Vitamin D Deficiency

What causes a vitamin D deficiency? (Continued)


Research has begun to show a relationship between BMI and vitamin D deficiency. A study done on 2,187 overweight and obese subjects found that those with a BMI above 40 had 18% lower serum vitamin D levels than those with a BMI under 40. Another study done compared the vitamin D levels of 154 obese subjects to those of 148 nonobese subjects and found that the obese subjects' vitamin D levels were 23% lower. Some possible reasons for this are lower intakes of vitamin D, less exposure to sunlight (UV radiation), and a higher distribution volume of vitamin D. Even with exposure to sunlight, there remains a risk for a deficiency. One study tested the blood levels of vitamin D after sun exposure in both obese and nonobese subjects. It found that there was 57% less vitamin D in the blood of the obese subjects. The exact cause is not known. This emphasizes the importance of having your levels checked regardless of your sun exposure or dietary intake.

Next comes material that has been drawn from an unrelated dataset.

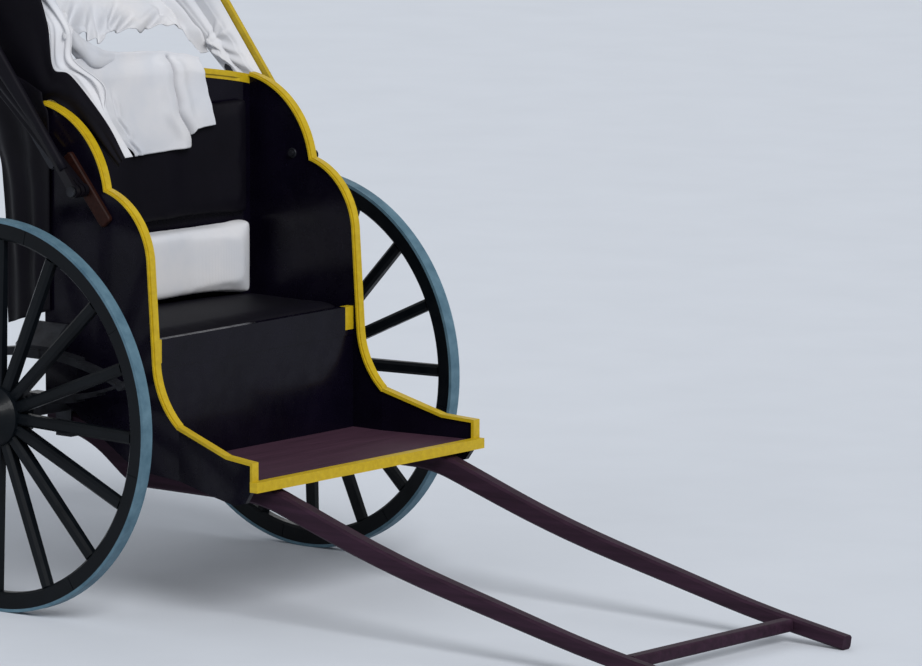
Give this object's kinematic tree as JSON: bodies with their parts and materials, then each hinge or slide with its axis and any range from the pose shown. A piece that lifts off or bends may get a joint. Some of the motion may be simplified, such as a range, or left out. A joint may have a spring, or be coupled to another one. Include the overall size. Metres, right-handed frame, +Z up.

People with one of the fat malabsorption syndromes (for example, Crohn's disease, celiac disease) and people who have had bariatric surgery are often unable to absorb enough of the fat-soluble vitamin D.

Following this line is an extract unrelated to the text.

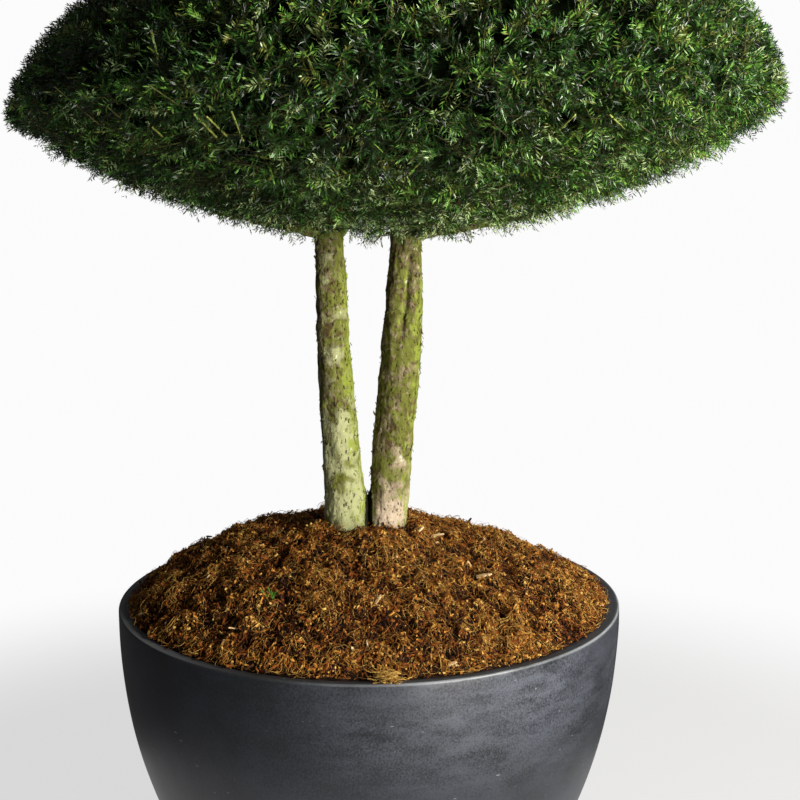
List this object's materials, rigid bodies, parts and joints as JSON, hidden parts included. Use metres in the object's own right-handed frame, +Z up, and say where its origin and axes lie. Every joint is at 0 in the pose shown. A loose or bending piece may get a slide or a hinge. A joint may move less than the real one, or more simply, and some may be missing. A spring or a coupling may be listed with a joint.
{
  "type": "potted english yew",
  "caption": "Umbrella-clipped evergreen yew on two leaning trunks, planted in a wide tapering bowl filled with bark mulch.",
  "frame": {"origin": "centre of the bowl's flat underside, where it stands on the floor", "axes": "+Z up, the front of the plant faces -Y, +X to the right seen from the front"},
  "size_m": [1.6324, 1.6234, 2.2179],
  "materials": {
    "planter": "matt anthracite moulded composite with a fine mottled grain",
    "mulch": "loose shredded bark and curled coir fibre over moist soil",
    "bark": "grey-pink flaking bark with yellow-green algae",
    "foliage": "dark green flat needles in two ranks"
  },
  "bodies": {
    "root": {"pot": "planter", "mulch_fill": "mulch", "trunk_left": "bark", "trunk_right": "bark", "bough_left": "bark", "bough_front_left": "bark", "bough_back_left": "bark", "bough_inner": "bark", "bough_right": "bark", "bough_front_right": "bark", "bough_back_right": "bark", "crown": "foliage"}
  },
  "joints": []
}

It has been shown that as we age our body has a decreased ability to synthesize vitamin D from exposure to the sun.

Medications and medical conditions

A wide variety of medications, including antifungal medications, anticonvulsants, glucocorticoids, and medications to treat AIDS/HIV can enhance the breakdown of vitamin D and lead to low levels. There is also a loss of vitamin D for those with chronic kidney disease, primary hyperparathyroidism, chronic granuloma-forming disorders, and some lymphomas.